NAME

Math::ConvexHull - Calculate convex hulls using Graham's scan (n*log(n))

SYNOPSIS

  use Math::ConvexHull qw/convex_hull/;
  $hull_array_ref = convex_hull(\@points);

DESCRIPTION

Math::ConvexHull is a simple module that calculates convex hulls from a set of points in 2D space. It is a straightforward implementation of the algorithm known as Graham's scan which, with complexity of O(n*log(n)), is the fastest known method of finding the convex hull of an arbitrary set of points. There are some methods of eliminating points that cannot be part of the convex hull.
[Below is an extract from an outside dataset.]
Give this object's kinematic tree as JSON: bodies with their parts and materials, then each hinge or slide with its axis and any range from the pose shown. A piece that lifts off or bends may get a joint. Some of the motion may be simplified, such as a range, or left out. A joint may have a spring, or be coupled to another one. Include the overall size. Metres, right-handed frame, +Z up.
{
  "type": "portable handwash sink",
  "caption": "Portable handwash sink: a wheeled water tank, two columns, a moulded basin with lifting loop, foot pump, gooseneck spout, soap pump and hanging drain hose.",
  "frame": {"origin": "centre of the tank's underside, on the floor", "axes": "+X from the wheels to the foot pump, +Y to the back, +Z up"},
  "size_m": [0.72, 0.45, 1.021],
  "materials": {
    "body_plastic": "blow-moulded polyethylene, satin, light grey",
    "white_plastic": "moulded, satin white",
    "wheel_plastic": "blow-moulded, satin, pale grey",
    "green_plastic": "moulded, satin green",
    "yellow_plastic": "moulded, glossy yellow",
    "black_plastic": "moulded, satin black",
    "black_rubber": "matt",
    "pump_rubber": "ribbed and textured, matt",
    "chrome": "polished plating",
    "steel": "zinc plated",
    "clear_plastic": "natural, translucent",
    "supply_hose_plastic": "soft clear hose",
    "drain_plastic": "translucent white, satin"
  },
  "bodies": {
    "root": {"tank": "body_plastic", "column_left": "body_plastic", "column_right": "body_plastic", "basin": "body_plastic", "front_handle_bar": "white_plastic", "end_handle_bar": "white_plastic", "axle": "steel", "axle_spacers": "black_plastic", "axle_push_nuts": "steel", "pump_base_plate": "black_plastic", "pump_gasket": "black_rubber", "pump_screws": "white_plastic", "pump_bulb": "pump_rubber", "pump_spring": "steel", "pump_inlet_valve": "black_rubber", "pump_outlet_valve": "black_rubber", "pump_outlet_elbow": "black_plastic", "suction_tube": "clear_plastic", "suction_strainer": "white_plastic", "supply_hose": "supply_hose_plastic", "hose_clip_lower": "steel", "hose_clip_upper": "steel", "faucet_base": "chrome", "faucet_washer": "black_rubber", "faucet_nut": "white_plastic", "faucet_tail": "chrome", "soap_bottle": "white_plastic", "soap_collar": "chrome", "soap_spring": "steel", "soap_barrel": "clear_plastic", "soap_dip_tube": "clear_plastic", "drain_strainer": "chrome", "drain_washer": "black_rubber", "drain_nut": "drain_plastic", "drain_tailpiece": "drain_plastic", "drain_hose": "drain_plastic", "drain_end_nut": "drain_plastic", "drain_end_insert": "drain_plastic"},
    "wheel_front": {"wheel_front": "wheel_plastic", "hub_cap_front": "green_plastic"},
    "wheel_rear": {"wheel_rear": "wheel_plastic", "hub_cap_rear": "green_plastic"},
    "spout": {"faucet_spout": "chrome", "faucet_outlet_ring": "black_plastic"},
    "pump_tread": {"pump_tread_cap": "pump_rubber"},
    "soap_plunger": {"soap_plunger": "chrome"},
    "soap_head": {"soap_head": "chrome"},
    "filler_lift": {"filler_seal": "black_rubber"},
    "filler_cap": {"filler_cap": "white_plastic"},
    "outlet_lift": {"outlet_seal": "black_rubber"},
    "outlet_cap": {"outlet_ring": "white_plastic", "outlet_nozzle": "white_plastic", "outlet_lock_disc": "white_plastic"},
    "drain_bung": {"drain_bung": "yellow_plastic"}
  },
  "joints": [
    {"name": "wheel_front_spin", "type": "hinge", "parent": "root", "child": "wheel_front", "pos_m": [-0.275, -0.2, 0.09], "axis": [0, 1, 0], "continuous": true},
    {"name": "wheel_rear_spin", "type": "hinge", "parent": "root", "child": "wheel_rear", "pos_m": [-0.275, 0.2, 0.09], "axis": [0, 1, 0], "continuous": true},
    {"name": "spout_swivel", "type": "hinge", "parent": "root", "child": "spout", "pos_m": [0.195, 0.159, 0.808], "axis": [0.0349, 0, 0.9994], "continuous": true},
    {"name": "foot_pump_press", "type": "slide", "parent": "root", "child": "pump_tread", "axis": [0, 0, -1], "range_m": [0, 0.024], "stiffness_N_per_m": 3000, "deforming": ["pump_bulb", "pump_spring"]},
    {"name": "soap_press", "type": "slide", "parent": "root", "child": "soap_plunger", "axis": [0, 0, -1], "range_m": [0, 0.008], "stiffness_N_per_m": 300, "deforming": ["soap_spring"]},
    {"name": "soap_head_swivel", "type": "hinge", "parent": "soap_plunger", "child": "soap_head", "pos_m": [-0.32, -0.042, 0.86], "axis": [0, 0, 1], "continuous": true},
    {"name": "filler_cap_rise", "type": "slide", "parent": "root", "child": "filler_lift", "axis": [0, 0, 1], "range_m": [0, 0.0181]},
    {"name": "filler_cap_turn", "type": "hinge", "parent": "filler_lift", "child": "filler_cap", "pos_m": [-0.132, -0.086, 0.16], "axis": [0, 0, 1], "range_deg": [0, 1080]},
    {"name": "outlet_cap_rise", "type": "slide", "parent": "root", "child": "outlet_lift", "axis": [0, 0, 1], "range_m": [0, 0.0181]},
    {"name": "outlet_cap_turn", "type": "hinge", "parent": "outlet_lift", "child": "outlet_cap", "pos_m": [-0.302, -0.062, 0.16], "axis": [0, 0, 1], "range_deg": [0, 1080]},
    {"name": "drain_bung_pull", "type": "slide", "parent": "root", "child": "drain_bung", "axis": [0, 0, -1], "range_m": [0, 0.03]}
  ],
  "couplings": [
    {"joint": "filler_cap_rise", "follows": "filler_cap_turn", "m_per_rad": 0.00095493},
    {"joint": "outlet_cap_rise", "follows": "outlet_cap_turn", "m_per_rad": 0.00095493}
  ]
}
These may or may not be implemented in a future version.

EXPORT

None by default, but you may choose to have the convex_hull() subroutine exported to your namespace using standard Exporter semantics.

convex_hull() subroutine

Math::ConvexHull implements exactly one public subroutine which, surprisingly, is called convex_hull(). convex_hull() expects an array reference to an array of points and returns an array reference to an array of points in the convex hull.
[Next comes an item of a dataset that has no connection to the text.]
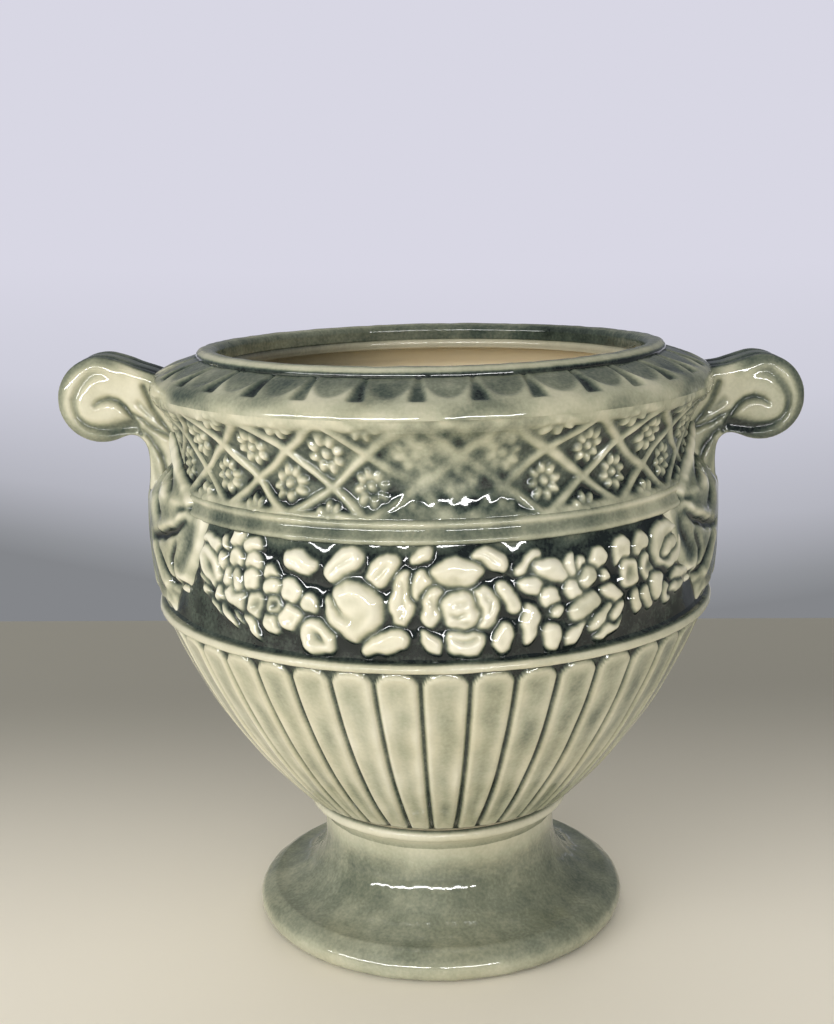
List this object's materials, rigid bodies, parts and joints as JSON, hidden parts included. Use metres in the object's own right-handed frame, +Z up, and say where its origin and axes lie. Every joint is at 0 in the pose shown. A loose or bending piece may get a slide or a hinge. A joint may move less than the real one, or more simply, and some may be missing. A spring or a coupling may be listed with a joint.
{
  "type": "footed planter",
  "caption": "Round footed porcelain planter with a fluted bowl, a garland frieze, a trellis collar, a petal shoulder and two scroll handles.",
  "frame": {"origin": "centre of the foot, on the surface the planter stands on", "axes": "+Z up along the axis of the body, +X towards the right-hand scroll handle, -Y towards the front as pictured"},
  "size_m": [0.211, 0.1612, 0.1715],
  "materials": {
    "cream_glaze": "gloss",
    "sage_glaze": "gloss",
    "slate_glaze": "gloss"
  },
  "bodies": {
    "root": {"foot": "sage_glaze", "waist_ring": "cream_glaze", "fluted_bowl": "cream_glaze", "lower_moulding": "cream_glaze", "frieze_band": "slate_glaze", "upper_moulding": "cream_glaze", "trellis_collar": "sage_glaze", "petal_shoulder": "sage_glaze", "mouth_lip": "cream_glaze", "handle_left": "cream_glaze", "handle_right": "cream_glaze", "leaf_mount_left": "cream_glaze", "leaf_mount_right": "cream_glaze", "garland_front": "cream_glaze", "garland_back": "cream_glaze", "florets_front": "cream_glaze", "florets_back": "cream_glaze"}
  },
  "joints": []
}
In this context, a point is considered to be an array containing an x and a y coordinate. So an example use of convex_hull() would be:

  use Data::Dumper;
  use Math::ConvexHull qw/convex_hull/;
  
  print Dumper convex_hull(
  [
    [0,0],     [1,0],
    [0.2,0.9], [0.2,0.5],
    [0,1],     [1,1],
  ]
  );
  
  # Prints out the points [0,0], [1,0], [0,1], [1,1].

Please note that convex_hull() does not return copies of the points but instead returns the same array references that were passed in.

AUTHOR

Steffen Mueller, <hull-module at steffen-mueller dot net>

SEE ALSO

New versions of this module can be found on http://steffen-mueller.net or CPAN.

After implementing the algorithm from my CS notes, I found the exact same implementation in the German translation of Orwant et al, "Mastering Algorithms with Perl". Their code reads better than mine, so if you looked at the module sources and don't understand what's going on, I suggest you have a look at the book.